Last week, the center went further than usual, naming a blacklist of students and professors that it claimed support genocide.

There is a clear moral imperative to recognize that these posters draw on vile, Islamophobic stereotypes we cannot allow at UCLA.

The work of SJP and MSA – which, to be clear, are two separate organizations with distinct missions – is not terrorism, and it is not genocide. It is not anything close.

SJP advocates for Palestinians. MSA supports Muslim students.

No matter one’s stance on the Israeli-Palestinian conflict, to paint those endeavors as terrorism is nothing but bigotry. And to attach students’ and professors’ names to the accusations endangers the targeted individuals, making our campus a scary place not only for them but for their communities, many of whom bear the trauma of constant demonization in American political discourse.

It makes our campus a scary place for everyone.

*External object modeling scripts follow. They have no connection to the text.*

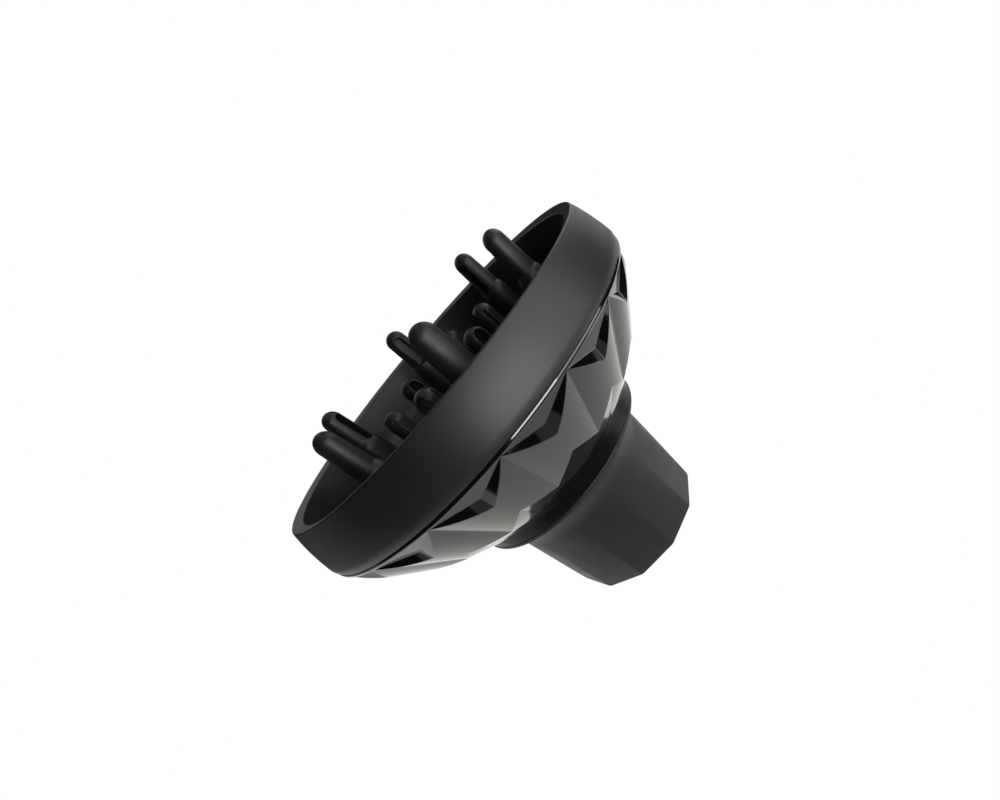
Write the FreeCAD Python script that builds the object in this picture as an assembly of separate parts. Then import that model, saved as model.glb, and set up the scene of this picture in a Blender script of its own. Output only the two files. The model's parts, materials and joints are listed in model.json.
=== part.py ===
import FreeCAD, Part
import math
import os

# Hair dryer diffuser, in millimetres.
# It stands on the mouth of its soft neck, with the bowl and its fingers pointing up (+Z).
# The origin is the centre of the neck's mouth. One tall finger points along +Y and one along -Y.

# ---- driving dimensions ------------------------------------------------------------------------
SECTORS = 18                 # facet pattern repeats round the shell
FINGERS = 6                  # fingers in each ring
NECK_SIDES = 12              # flat sides at the neck's mouth

LIP_Z = 102.2                # plane of the bowl's lip
LIP_R = 65.0                 # outer edge of the lip
LIP_INNER_R = 61.5           # the lip slopes down to its inner edge
LIP_INNER_Z = 101.0
BAND_R = 68.6                # widest part of the matte band
BAND_Z = 87.9
BAND_MIDDLE = (67.25, 95.0)  # a point half way up the band's gentle curve
BAND_FOOT_R = 68.35
BAND_FOOT_Z = 86.3
BAND_WALL = 2.3

SHELL_TOP_Z = 85.2
SHELL_TOP_R = 68.2
SHELL_FLOOR_Z = 51.0
SHELL_FLOOR_R = 39.6
SHELL_WALL = 2.4
SHELL_LIFT = 0.9             # how far the inner facets sit above the outer ones

NOTCH_TOP = (64.2, 80.4)     # radius and height of the notch's shallow end, between two ridges
NOTCH_FOOT = (63.8, 76.4)    # and of its deep end
VALLEY_Z = 67.7              # lower end of the valley under each notch
RIDGE_FOOT = (51.8, 61.5)    # lower end of each ridge

PLATE_Z = 77.6               # top of the plate inside the bowl
PLATE_T = 2.2
PLATE_R = 54.4
LEDGE_R = 50.5
LEDGE_T = 2.0

TALL_RING_R = 42.6           # tall fingers
TALL_TIP_Z = 114.0
TALL_WIDTH = 8.0
TALL_DEPTH = 6.8
TALL_SHOULDER_Z = 97.0       # top of the finger's wider foot
TALL_PEG_R = 2.5
SHORT_RING_R = 23.0          # short fingers
SHORT_TIP_Z = 100.2
SHORT_WIDTH = 7.8
SHORT_PEG_R = 2.0
PEG_LENGTH = 4.0

SCREW_RING_R = 44.0
SCREW_R = 1.5
POST_R = 3.5

DUCT_R = 27.5                # outside of the rigid air duct
DUCT_BORE_R = 24.8
DUCT_FOOT_Z = 24.5
DUCT_TOP_Z = 60.0
COLLAR_Z = 46.5              # joint face between the collar ring and the soft neck
COLLAR_R = 38.6

NECK_R = 31.35
NECK_MOUTH_R = 29.8          # corner to centre at the mouth
NECK_BORE_R = 25.5           # seat for the dryer's nozzle
NECK_SEAT_Z = 24.0           # upper end of that seat
NECK_FLANGE_R = 38.6
RUNNING_GAP = 0.06           # between the soft neck and the duct that it pulls off

AXIS = FreeCAD.Vector(0, 0, 1)
ORIGIN = FreeCAD.Vector(0, 0, 0)


# ---- helpers -----------------------------------------------------------------------------------
def polar(radius, angle_deg, z):
    angle = math.radians(angle_deg)
    return FreeCAD.Vector(radius * math.cos(angle), radius * math.sin(angle), z)


def section(radius, z):
    """A point of a turned part's profile."""
    return FreeCAD.Vector(radius, 0, z)


def profile_wire(steps):
    """Closed profile from (r, z) points; a step of two points is an arc through the first."""
    edges = []
    start = section(*steps[0])
    here = start
    for step in steps[1:] + [steps[0]]:
        if isinstance(step[0], tuple):
            there = section(*step[1])
            edges.append(Part.Arc(here, section(*step[0]), there).toShape())
        else:
            there = section(*step)
            edges.append(Part.LineSegment(here, there).toShape())
        here = there
    return Part.Wire(edges)


def dome_point(radius, tip_z):
    """A point half way up a half-ball of this radius, for the arc to its tip."""
    reach = radius * math.cos(math.pi / 4)
    return (reach, tip_z - radius + reach)


def turned(steps):
    """Solid of revolution about the Z axis."""
    return Part.Face(profile_wire(steps)).revolve(ORIGIN, AXIS, 360)


def cylinder(radius, z_low, z_high, x=0.0, y=0.0):
    return Part.makeCylinder(radius, z_high - z_low, FreeCAD.Vector(x, y, z_low))


def placed(shape, ring_radius, angle_deg):
    """Copy of a finger or screw made at the axis, moved out along +X and turned about Z."""
    copy = shape.copy()
    copy.translate(FreeCAD.Vector(ring_radius, 0, 0))
    copy.rotate(ORIGIN, AXIS, angle_deg)
    return copy


def polygon_face(points):
    return Part.Face(Part.makePolygon(list(points) + [points[0]]))


def export(name, shape):
    shape.exportStep(os.path.join("parts", name + ".step"))


# ---- faceted shell -----------------------------------------------------------------------------
HALF_SECTOR = 180.0 / SECTORS
RIM_STEPS = 4                # straight pieces that follow the round seam, per sector


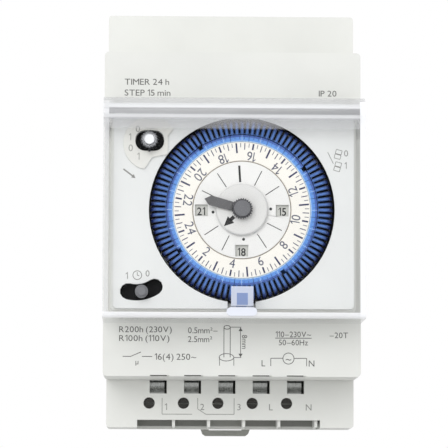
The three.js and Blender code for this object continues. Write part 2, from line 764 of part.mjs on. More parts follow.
// ---- switching ----
function feelerLever() {
  const [x, z] = FEELER;
  const shaft = cylY(1, -53.4, -44.5, x, z, 20);
  const front = plateY([
    [x, z - 0.9], [17.4, -11.8], [17.1, -11.2], [17.3, -10.8], [x, z + 0.9],
  ], -53.4, -52.4);
  const rear = box(16.2, x, -47.4, -46, z - 0.6, z + 0.6);
  return joined(shaft, front, rear);
}

function microswitchBody() {
  return box(8.6, 20.4, -49.3, -43.6, -18.6, -13.2)
    .subtract(box(16.1, 17.9, -47.6, -45.8, -14.9, -12));
}

function microswitchPlunger() {
  return box(16.3, 17.7, -47.4, -46, -14.2, -12.2);
}

// ---- electrical ----
function circuitBoard() {
  return box(-23.2, 23.2, -20, -18.4, -31.5, 34);
}

function battery() {
  return cylY(7.8, -27.5, -20.1, -13, 18, 32);
}

function capacitor() {
  return box(3, 21, -27.8, -20.1, 12, 25);
}

// Bent strip clamp behind each terminal window.
function clampSpring(k) {
  const x = terminalX(k);
  const strip = 0.5;
  const outer = 2.1;
  const centre = [-26, -34.2];
  const outline = [
    ...arc(...centre, outer, 90, 330, 12),
    ...arc(...centre, outer - strip, 330, 90, 12),
  ];
  const leg = [[-26, -32.6], [-21, -34], [-21, -33.5], [-26, -32.1]];
  return joined(plateX(outline, x - 2.1, x + 1.3), plateX(leg, x - 2.1, x + 1.3));
}

function busbar(k) {
  const x = terminalX(k);
  return joined(
    box(x - 2.2, x + 2.2, -20.8, -20.1, -36.2, -29),
    box(x - 0.6, x + 0.6, -20.2, -17.5, -30.4, -29.6),
  );
}

add('minute_pinion', minutePinion(), 'brass');
add('motion_wheel', motionWheel(), 'brass');
add('drive_wheel', driveWheel(), 'white');
add('clutch_spring', clutchSpring(), 'steel');
add('third_wheel', thirdWheel(), 'white');
add('rotor', rotor(), 'grey');
add('movement_front_plate', movementPlate(PLATE_FRONT, PLATE_BACK, [
  [2.15, DIAL_X, DIAL_Z], [0.75, ...MOTION], [0.7, ...THIRD],
]), 'steel');
add('movement_rear_plate', movementPlate(REAR_FRONT, REAR_BACK, [
  [0.9, DIAL_X, DIAL_Z], [0.7, ...THIRD], [0.7, ...ROTOR],
]), 'steel');
PILLARS.forEach((place, i) => add(`pillar_${i + 1}`, pillar(place), 'steel'));
add('stator', stator(), 'steel');
add('coil_bobbin', coilBobbin(), 'white');
add('coil_winding', coilWinding(), 'copper');
add('feeler_lever', feelerLever(), 'steel');
add('microswitch_body', microswitchBody(), 'black');
add('microswitch_plunger', microswitchPlunger(), 'grey');
add('circuit_board', circuitBoard().subtract(box(-18, 17, -21, -17, -32, -29.2)), 'board');
add('battery', battery(), 'grey');
add('capacitor', capacitor(), 'blue');
for (const k of TERMINALS) add(`cage_clamp_${k + 1}`, clampSpring(k), 'steel');
for (const k of TERMINALS) add(`busbar_${k + 1}`, busbar(k), 'copper');

export default part;
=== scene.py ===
"""Looks of the rail-mounted 24-hour time switch: moulded plastics, clear cover, printing and the dial.

Metres, X right, front faces -Y, +Z up. A place that follows a CAD node comes from that node's box;
the other places are millimetres in the same frame.
"""

import json
import math

import bpy
import bmesh
from mathutils import Matrix, Vector


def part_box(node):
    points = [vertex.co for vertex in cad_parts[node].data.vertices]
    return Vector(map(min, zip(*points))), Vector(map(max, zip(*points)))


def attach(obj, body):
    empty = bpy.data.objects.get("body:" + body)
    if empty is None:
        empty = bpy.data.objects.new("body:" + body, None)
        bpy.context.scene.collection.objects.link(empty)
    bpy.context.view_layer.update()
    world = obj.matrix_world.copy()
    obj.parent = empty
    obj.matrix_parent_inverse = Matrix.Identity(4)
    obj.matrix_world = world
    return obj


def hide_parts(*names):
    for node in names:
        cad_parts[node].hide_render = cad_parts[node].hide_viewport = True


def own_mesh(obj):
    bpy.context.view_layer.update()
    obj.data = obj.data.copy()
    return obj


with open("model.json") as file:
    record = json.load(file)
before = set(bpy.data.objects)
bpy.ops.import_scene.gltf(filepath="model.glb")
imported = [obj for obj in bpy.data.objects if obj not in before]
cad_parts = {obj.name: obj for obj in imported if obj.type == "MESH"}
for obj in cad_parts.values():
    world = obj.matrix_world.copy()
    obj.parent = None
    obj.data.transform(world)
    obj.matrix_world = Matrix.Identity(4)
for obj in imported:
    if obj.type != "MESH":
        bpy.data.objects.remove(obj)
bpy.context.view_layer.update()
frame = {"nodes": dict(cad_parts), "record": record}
NODES = frame["nodes"]

MM = 0.001
FILM = 0.02 * MM  # thickness of a printed mark


def centre(node):
    """Middle of a node's box."""
    low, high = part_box(node)
    return (low + high) / 2


def front(node):
    """Depth of a node's front face."""
    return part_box(node)[0].y


def radius_of(node):
    """Half of a round node's width."""
    low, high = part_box(node)
    return (high.x - low.x) / 2


# the dial, in metres, and its centre again in millimetres
DIAL = centre("scale_ring")
DIAL_RADIUS = radius_of("tappet_ring")
BAND_OUTER = radius_of("program_ring")
SCALE_OUTER = radius_of("scale_ring")
FACE_RADIUS = radius_of("clock_face")
DX = DIAL.x / MM
DZ = DIAL.z / MM
TAPPETS = 96
TAPPET_PITCH = 360 / TAPPETS  # in degrees
HINGED_TAPPETS = (1, 2, 3, 4)

# what the dial shows; angles are in degrees, counter-clockwise from the right
HOUR_STEP = 15.0
ANGLE_AT_HOUR_17 = 95.0
HOUR_HAND_ANGLE = 223.5
WINDOW_HOURS = {0: "15", 270: "18", 180: "21"}
NEXT_WINDOW_HOURS = {0: "3", 270: "6", 180: "9"}
PRINT_DROP = 0.15  # the face's marks sit a little low and are turned a little, as printed
PRINT_TURN = 3.5

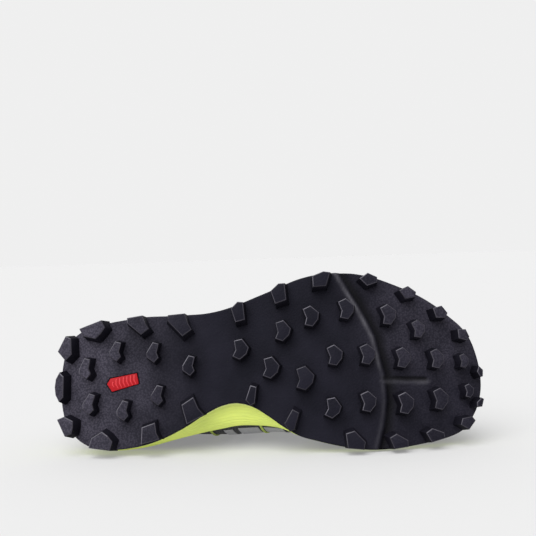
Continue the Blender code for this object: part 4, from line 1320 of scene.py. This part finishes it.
@dataclass
class Midsole:
    """Lime foam with fine lines along its side."""

    stations: int = 200
    levels: int = 88
    line_count: int = 11
    line_depth: float = 0.16 * MM
    finish: Foam = Foam("midsole_foam")

    def wall(self, turn: float, side: Side, share: float) -> Vector:
        """Point of the foam's side at a share of its height."""
        swell = LAST.foam_swell(share) * FOAM_BULGE
        fade = ease(share * 8) * ease((1 - share) * 8)
        line = self.line_depth * math.cos(2 * math.pi * self.line_count * share) * fade
        flare = LAST.foam_flare(share)
        here = LAST.edge(turn, side, flare)
        step = 0.01
        near = LAST.edge(max(turn - step, 0), side, flare)
        far = LAST.edge(min(turn + step, math.pi), side, flare)
        along = (far - near).normalized()
        if turn < 0.002 or turn > math.pi - 0.002:
            outward = Vector((-1 if turn < 1 else 1, 0))
        else:
            outward = Vector((-along.y, along.x)) * side.value
        here = here + outward * (swell + line)
        x = min(max(here.x, 0), SOLE_LENGTH)
        return Vector((here.x, here.y, LAST.plate_bottom(x) + PLATE + GAP + LAST.foam_height(x) * share))

    def dress(self) -> list[bpy.types.Object]:
        """Build the foam and give it its finish."""
        us = spread(0, math.pi, self.stations)
        vs = spread(0, 1, self.levels)
        sides = [grid("foam", us, vs, lambda u, v, s=side: self.wall(u, s, v)) for side in Side]

        def cover(level: float) -> Callable[[float, float], Vector]:
            return lambda u, v: self.wall(u, Side.MEDIAL, level).lerp(self.wall(u, Side.LATERAL, level), v)

        faces = [grid("foam_face", us, spread(0, 1, 12), cover(level)) for level in (0.0, 1.0)]
        whole = join([*sides, *faces], "midsole_foam", 0.01 * MM)
        edit(whole, lambda: bpy.ops.mesh.normals_make_consistent(inside=False))
        self.mark(whole.data)
        lay(whole)
        return [dress(whole, [self.finish.make()], "midsole", ["midsole"], 50)]

    def mark(self, mesh: bpy.types.Mesh) -> None:
        """Keep how near each point lies to a rim of the foam, for the rims' painted highlight, and the lines
        along it, for painted shade in their hollows.
        """
        rim = mesh.attributes.new("rim", "FLOAT", "POINT")
        lines = mesh.attributes.new("lines", "FLOAT", "POINT")
        for vert, edge, line in zip(mesh.vertices, rim.data, lines.data):
            x = min(max(vert.co.x, 0), SOLE_LENGTH)
            share = (vert.co.z - LAST.plate_bottom(x) - PLATE - GAP) / LAST.foam_height(x)
            edge.value = max(dip(share / 0.07), dip((share - 0.97) / 0.06))
            line.value = 0.5 - 0.5 * math.cos(2 * math.pi * self.line_count * share)


# The upper and what lies on it

def side_of(way: float) -> Side:
    """Side of the shoe that a way round lies on."""
    return Side.MEDIAL if way >= 0 else Side.LATERAL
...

But there are steps we can take to change that.

The first is to unequivocally condemn intimidation tactics like those we saw last week.

The second, long-term solution is to cultivate a university culture where we stretch past our usual boundaries to approach all of our classmates with generosity and openness.

For many of us with stakes in the Israeli-Palestinian conflict, words like “SJP” and “Zionist” have become a negative shorthand for the fears we carry about the people we call “the other side.”

Shorthand for “hates things I love,” or “doesn’t want me to have rights,” or “brainwashed and misinformed.”

Sometimes, even, “might hate me.”

In the absence of relationships, mistrust calcifies quickly. Many of us work side by side with colleagues we are afraid to get to know.

We should be reaching out to ask for our counterparts’ stories. We should be learning if there are ways we can see ourselves in each other and ways we can support one another. We should particularly seek ways to support the communities that were targeted last week.

We deserve a university where each person is viewed first and foremost as a human being.

On a campus like that, Mr. Horowitz’s posters wouldn’t stand a chance.

Sarah Rogozen is a doctoral candidate at the UCLA School of Law, and a former Daily Bruin radio director. She is unaffiliated with the groups targeted in the posters.